### Instruction:
Print all the records exactly, please.

### Record excerpts:

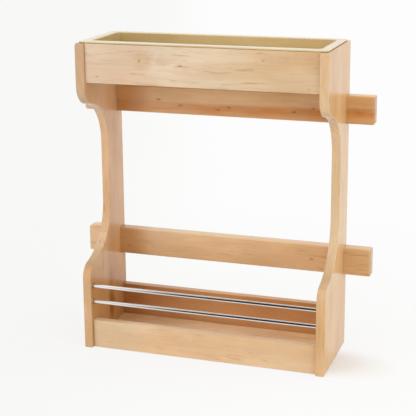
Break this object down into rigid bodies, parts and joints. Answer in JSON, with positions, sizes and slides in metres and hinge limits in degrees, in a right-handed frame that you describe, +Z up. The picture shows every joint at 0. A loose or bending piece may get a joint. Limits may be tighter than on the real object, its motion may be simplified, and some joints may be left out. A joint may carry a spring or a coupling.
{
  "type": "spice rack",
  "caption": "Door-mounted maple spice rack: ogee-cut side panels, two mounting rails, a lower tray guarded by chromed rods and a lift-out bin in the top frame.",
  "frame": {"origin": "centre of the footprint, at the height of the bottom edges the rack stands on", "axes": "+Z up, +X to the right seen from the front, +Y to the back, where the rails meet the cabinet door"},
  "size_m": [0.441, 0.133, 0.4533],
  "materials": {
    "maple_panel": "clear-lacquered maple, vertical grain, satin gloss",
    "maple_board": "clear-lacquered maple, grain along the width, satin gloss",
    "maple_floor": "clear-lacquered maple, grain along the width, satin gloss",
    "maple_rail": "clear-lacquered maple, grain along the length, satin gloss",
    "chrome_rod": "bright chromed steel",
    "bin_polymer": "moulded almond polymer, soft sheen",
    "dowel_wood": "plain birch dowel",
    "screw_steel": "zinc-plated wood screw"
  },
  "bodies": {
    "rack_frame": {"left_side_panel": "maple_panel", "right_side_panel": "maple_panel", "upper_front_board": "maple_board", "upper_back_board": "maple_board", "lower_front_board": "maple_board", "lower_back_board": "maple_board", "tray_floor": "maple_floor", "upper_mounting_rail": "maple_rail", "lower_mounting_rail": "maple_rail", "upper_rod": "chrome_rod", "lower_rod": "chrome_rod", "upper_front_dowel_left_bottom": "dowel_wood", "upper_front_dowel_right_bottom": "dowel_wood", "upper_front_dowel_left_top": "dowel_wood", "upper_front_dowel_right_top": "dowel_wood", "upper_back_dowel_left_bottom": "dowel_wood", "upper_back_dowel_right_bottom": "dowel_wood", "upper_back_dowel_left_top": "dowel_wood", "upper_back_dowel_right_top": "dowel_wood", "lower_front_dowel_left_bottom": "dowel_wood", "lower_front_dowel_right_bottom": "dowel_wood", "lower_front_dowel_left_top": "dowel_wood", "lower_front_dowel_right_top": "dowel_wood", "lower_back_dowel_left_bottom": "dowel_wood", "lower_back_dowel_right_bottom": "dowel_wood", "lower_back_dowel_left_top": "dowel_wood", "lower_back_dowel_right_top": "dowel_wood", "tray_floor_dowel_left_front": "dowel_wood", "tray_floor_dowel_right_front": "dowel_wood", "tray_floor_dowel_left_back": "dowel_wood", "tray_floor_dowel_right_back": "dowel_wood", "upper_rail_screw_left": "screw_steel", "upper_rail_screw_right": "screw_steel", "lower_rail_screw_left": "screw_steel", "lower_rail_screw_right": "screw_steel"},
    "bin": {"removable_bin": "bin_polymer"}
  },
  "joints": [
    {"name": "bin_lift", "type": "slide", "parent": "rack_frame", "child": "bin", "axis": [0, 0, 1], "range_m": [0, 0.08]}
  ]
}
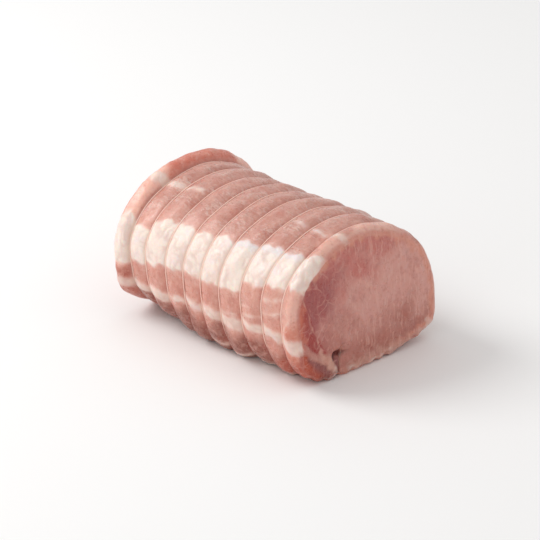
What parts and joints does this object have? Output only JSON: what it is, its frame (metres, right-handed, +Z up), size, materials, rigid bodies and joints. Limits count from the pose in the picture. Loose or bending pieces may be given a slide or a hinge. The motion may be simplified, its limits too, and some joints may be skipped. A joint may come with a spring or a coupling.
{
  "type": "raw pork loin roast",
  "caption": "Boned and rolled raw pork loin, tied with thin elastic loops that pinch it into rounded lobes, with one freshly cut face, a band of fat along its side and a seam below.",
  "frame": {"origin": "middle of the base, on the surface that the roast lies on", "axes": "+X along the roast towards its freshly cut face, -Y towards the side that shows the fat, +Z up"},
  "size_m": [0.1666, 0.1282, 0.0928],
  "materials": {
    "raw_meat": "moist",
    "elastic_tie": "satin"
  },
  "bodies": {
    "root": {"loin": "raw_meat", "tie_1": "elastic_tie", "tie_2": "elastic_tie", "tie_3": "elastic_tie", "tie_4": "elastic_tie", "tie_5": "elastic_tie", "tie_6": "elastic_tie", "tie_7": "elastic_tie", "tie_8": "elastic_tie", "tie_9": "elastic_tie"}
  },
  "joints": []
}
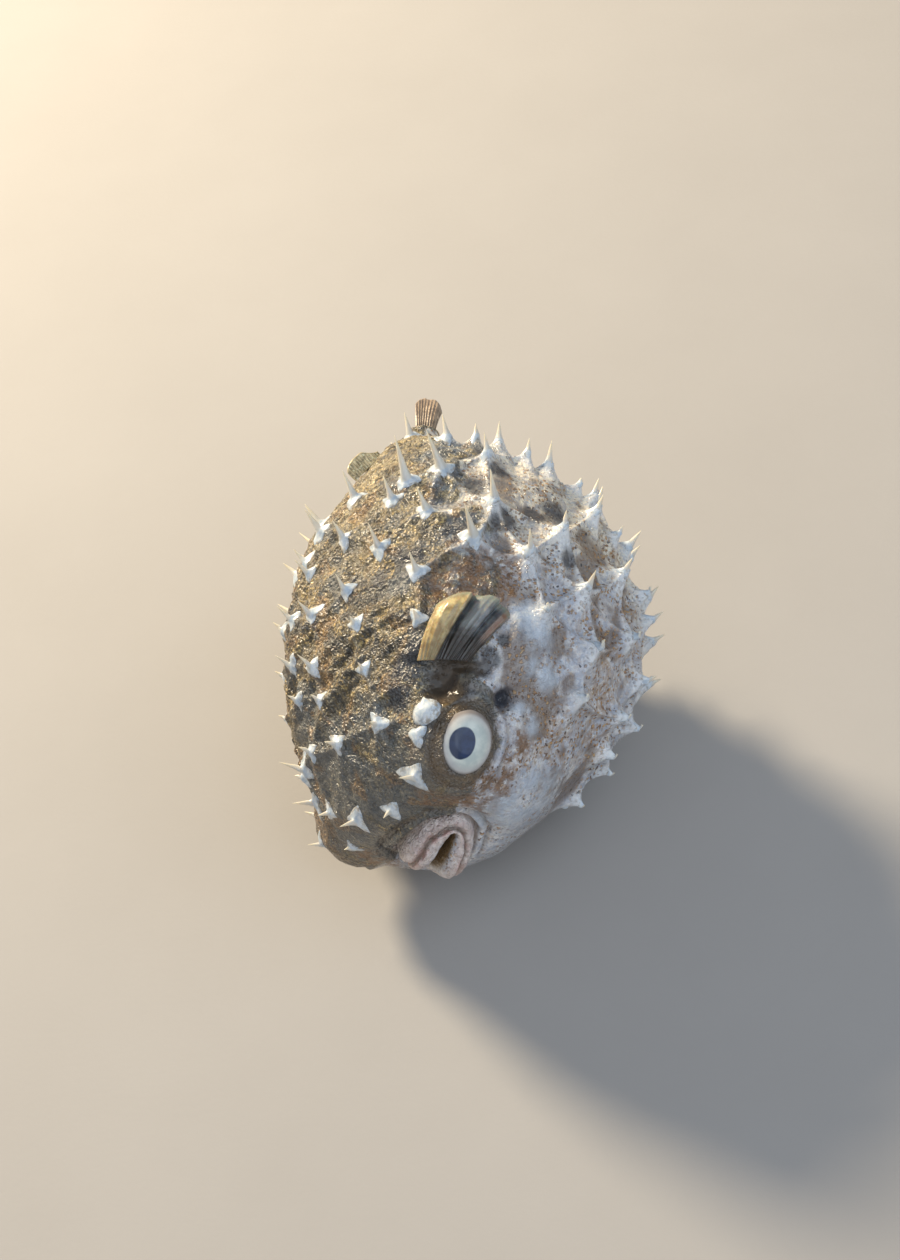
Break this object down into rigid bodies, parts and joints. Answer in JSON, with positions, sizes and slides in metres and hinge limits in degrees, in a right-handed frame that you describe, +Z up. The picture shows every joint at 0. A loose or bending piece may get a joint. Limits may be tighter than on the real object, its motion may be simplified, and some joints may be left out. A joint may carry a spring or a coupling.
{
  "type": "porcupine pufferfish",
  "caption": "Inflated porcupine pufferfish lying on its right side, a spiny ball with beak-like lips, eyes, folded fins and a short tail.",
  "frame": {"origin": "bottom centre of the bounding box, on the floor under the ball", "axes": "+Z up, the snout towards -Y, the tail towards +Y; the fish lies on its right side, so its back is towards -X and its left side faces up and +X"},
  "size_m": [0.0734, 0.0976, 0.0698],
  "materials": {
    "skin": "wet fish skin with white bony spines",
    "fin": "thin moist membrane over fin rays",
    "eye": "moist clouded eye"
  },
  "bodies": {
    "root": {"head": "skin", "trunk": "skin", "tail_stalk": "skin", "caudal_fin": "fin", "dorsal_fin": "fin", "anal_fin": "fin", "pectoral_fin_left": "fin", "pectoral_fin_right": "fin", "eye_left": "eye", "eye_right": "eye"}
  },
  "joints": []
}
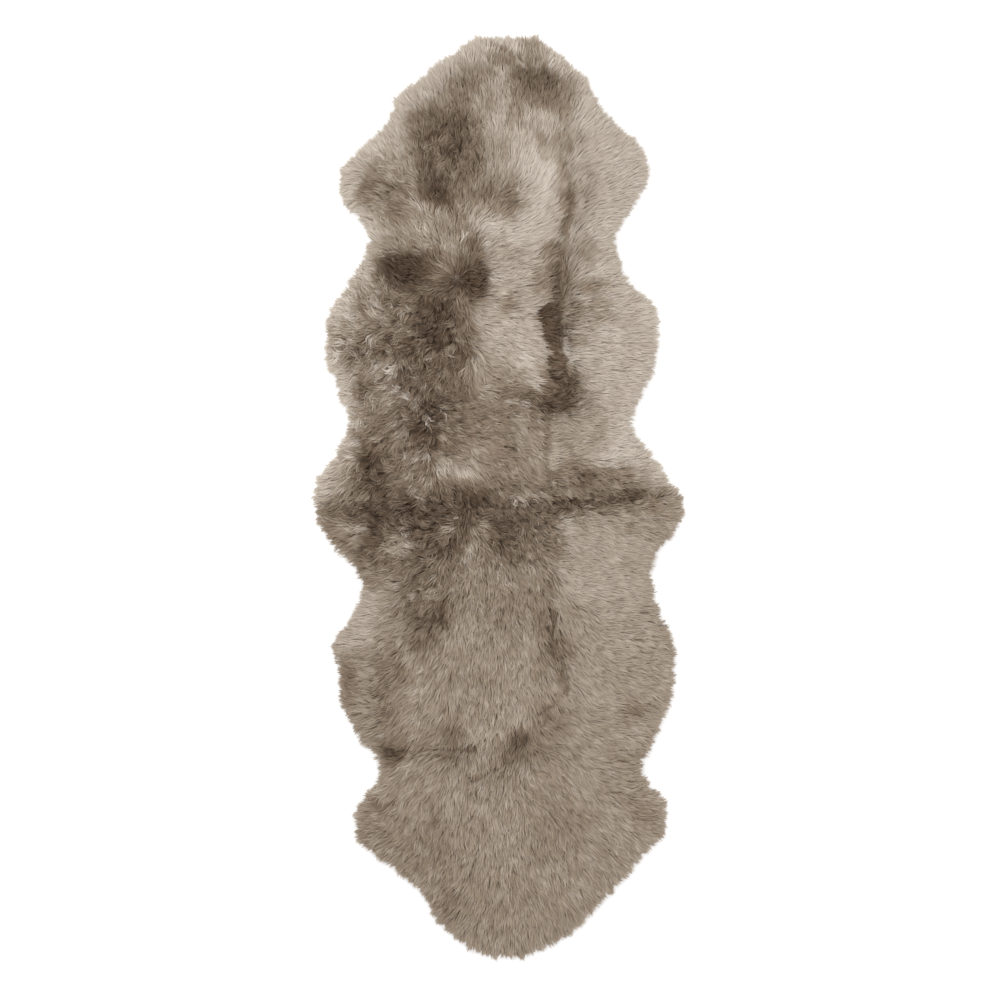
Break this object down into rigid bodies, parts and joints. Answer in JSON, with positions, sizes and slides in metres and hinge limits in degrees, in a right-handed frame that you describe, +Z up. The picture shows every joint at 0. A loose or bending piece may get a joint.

### Response below:
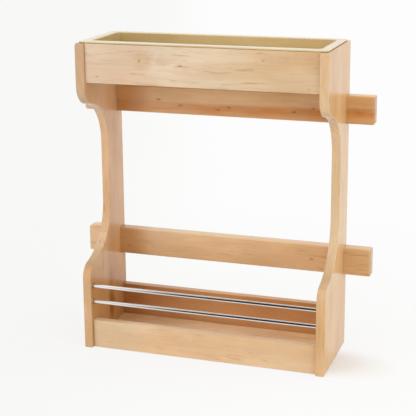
Break this object down into rigid bodies, parts and joints. Answer in JSON, with positions, sizes and slides in metres and hinge limits in degrees, in a right-handed frame that you describe, +Z up. The picture shows every joint at 0. A loose or bending piece may get a joint. Limits may be tighter than on the real object, its motion may be simplified, and some joints may be left out. A joint may carry a spring or a coupling.
{
  "type": "spice rack",
  "caption": "Door-mounted maple spice rack: ogee-cut side panels, two mounting rails, a lower tray guarded by chromed rods and a lift-out bin in the top frame.",
  "frame": {"origin": "centre of the footprint, at the height of the bottom edges the rack stands on", "axes": "+Z up, +X to the right seen from the front, +Y to the back, where the rails meet the cabinet door"},
  "size_m": [0.441, 0.133, 0.4533],
  "materials": {
    "maple_panel": "clear-lacquered maple, vertical grain, satin gloss",
    "maple_board": "clear-lacquered maple, grain along the width, satin gloss",
    "maple_floor": "clear-lacquered maple, grain along the width, satin gloss",
    "maple_rail": "clear-lacquered maple, grain along the length, satin gloss",
    "chrome_rod": "bright chromed steel",
    "bin_polymer": "moulded almond polymer, soft sheen",
    "dowel_wood": "plain birch dowel",
    "screw_steel": "zinc-plated wood screw"
  },
  "bodies": {
    "rack_frame": {"left_side_panel": "maple_panel", "right_side_panel": "maple_panel", "upper_front_board": "maple_board", "upper_back_board": "maple_board", "lower_front_board": "maple_board", "lower_back_board": "maple_board", "tray_floor": "maple_floor", "upper_mounting_rail": "maple_rail", "lower_mounting_rail": "maple_rail", "upper_rod": "chrome_rod", "lower_rod": "chrome_rod", "upper_front_dowel_left_bottom": "dowel_wood", "upper_front_dowel_right_bottom": "dowel_wood", "upper_front_dowel_left_top": "dowel_wood", "upper_front_dowel_right_top": "dowel_wood", "upper_back_dowel_left_bottom": "dowel_wood", "upper_back_dowel_right_bottom": "dowel_wood", "upper_back_dowel_left_top": "dowel_wood", "upper_back_dowel_right_top": "dowel_wood", "lower_front_dowel_left_bottom": "dowel_wood", "lower_front_dowel_right_bottom": "dowel_wood", "lower_front_dowel_left_top": "dowel_wood", "lower_front_dowel_right_top": "dowel_wood", "lower_back_dowel_left_bottom": "dowel_wood", "lower_back_dowel_right_bottom": "dowel_wood", "lower_back_dowel_left_top": "dowel_wood", "lower_back_dowel_right_top": "dowel_wood", "tray_floor_dowel_left_front": "dowel_wood", "tray_floor_dowel_right_front": "dowel_wood", "tray_floor_dowel_left_back": "dowel_wood", "tray_floor_dowel_right_back": "dowel_wood", "upper_rail_screw_left": "screw_steel", "upper_rail_screw_right": "screw_steel", "lower_rail_screw_left": "screw_steel", "lower_rail_screw_right": "screw_steel"},
    "bin": {"removable_bin": "bin_polymer"}
  },
  "joints": [
    {"name": "bin_lift", "type": "slide", "parent": "rack_frame", "child": "bin", "axis": [0, 0, 1], "range_m": [0, 0.08]}
  ]
}
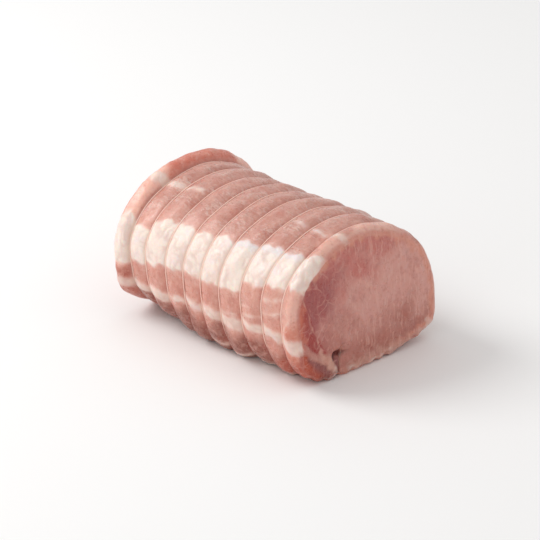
What parts and joints does this object have? Output only JSON: what it is, its frame (metres, right-handed, +Z up), size, materials, rigid bodies and joints. Limits count from the pose in the picture. Loose or bending pieces may be given a slide or a hinge. The motion may be simplified, its limits too, and some joints may be skipped. A joint may come with a spring or a coupling.
{
  "type": "raw pork loin roast",
  "caption": "Boned and rolled raw pork loin, tied with thin elastic loops that pinch it into rounded lobes, with one freshly cut face, a band of fat along its side and a seam below.",
  "frame": {"origin": "middle of the base, on the surface that the roast lies on", "axes": "+X along the roast towards its freshly cut face, -Y towards the side that shows the fat, +Z up"},
  "size_m": [0.1666, 0.1282, 0.0928],
  "materials": {
    "raw_meat": "moist",
    "elastic_tie": "satin"
  },
  "bodies": {
    "root": {"loin": "raw_meat", "tie_1": "elastic_tie", "tie_2": "elastic_tie", "tie_3": "elastic_tie", "tie_4": "elastic_tie", "tie_5": "elastic_tie", "tie_6": "elastic_tie", "tie_7": "elastic_tie", "tie_8": "elastic_tie", "tie_9": "elastic_tie"}
  },
  "joints": []
}
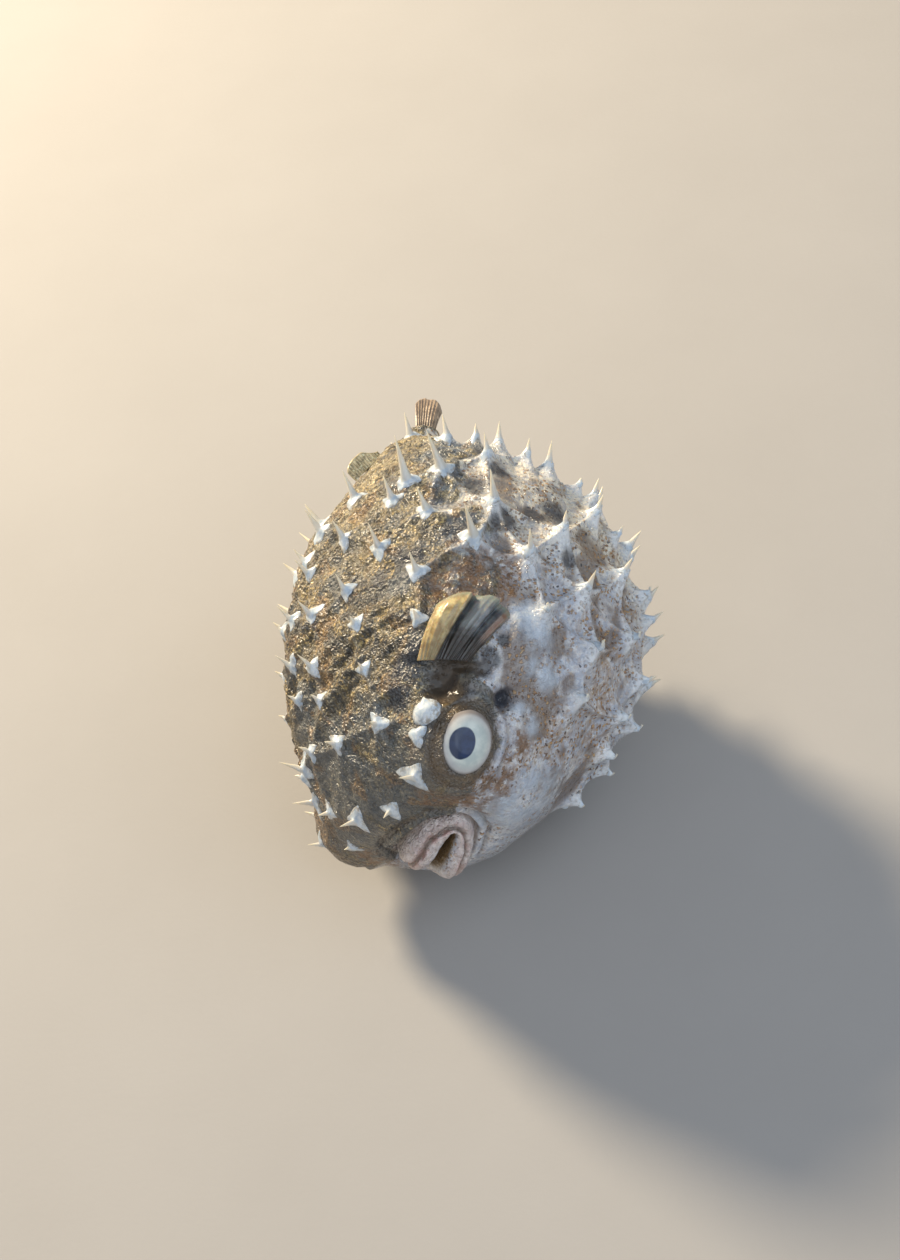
Break this object down into rigid bodies, parts and joints. Answer in JSON, with positions, sizes and slides in metres and hinge limits in degrees, in a right-handed frame that you describe, +Z up. The picture shows every joint at 0. A loose or bending piece may get a joint. Limits may be tighter than on the real object, its motion may be simplified, and some joints may be left out. A joint may carry a spring or a coupling.
{
  "type": "porcupine pufferfish",
  "caption": "Inflated porcupine pufferfish lying on its right side, a spiny ball with beak-like lips, eyes, folded fins and a short tail.",
  "frame": {"origin": "bottom centre of the bounding box, on the floor under the ball", "axes": "+Z up, the snout towards -Y, the tail towards +Y; the fish lies on its right side, so its back is towards -X and its left side faces up and +X"},
  "size_m": [0.0734, 0.0976, 0.0698],
  "materials": {
    "skin": "wet fish skin with white bony spines",
    "fin": "thin moist membrane over fin rays",
    "eye": "moist clouded eye"
  },
  "bodies": {
    "root": {"head": "skin", "trunk": "skin", "tail_stalk": "skin", "caudal_fin": "fin", "dorsal_fin": "fin", "anal_fin": "fin", "pectoral_fin_left": "fin", "pectoral_fin_right": "fin", "eye_left": "eye", "eye_right": "eye"}
  },
  "joints": []
}
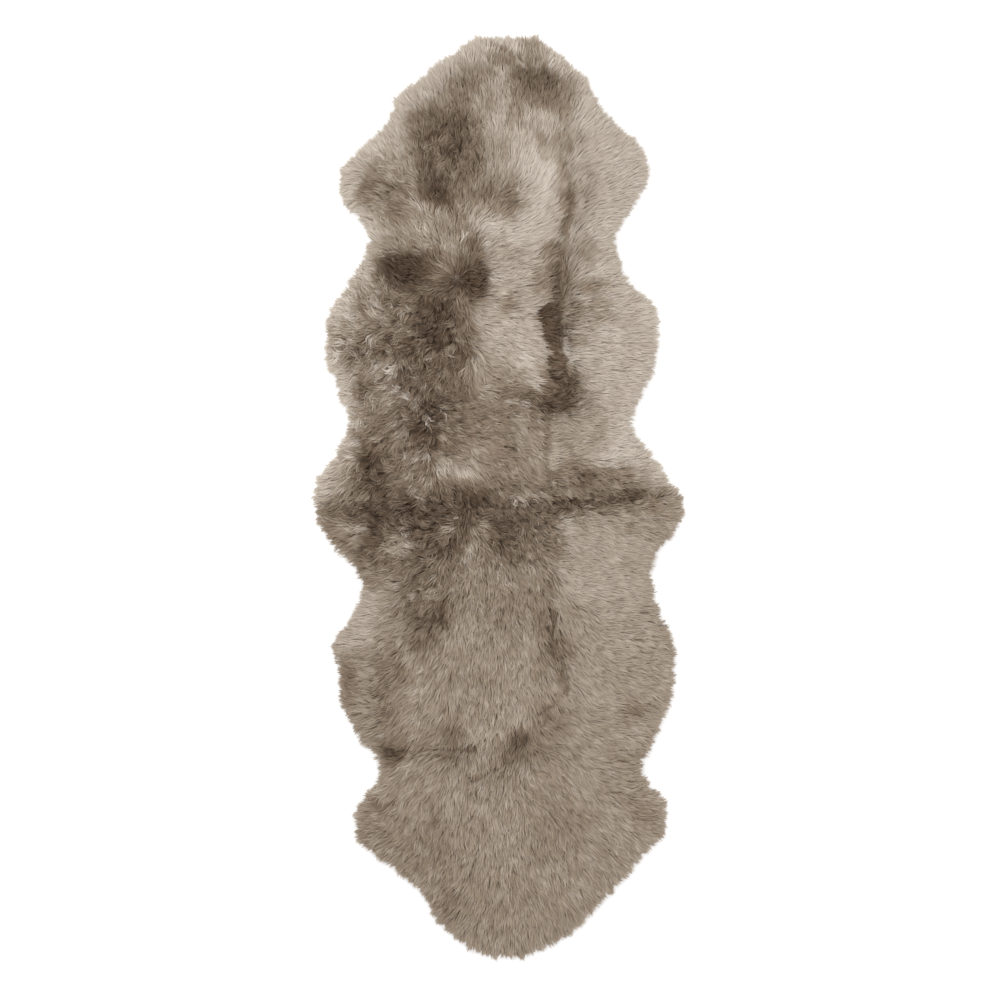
Break this object down into rigid bodies, parts and joints. Answer in JSON, with positions, sizes and slides in metres and hinge limits in degrees, in a right-handed frame that you describe, +Z up. The picture shows every joint at 0. A loose or bending piece may get a joint.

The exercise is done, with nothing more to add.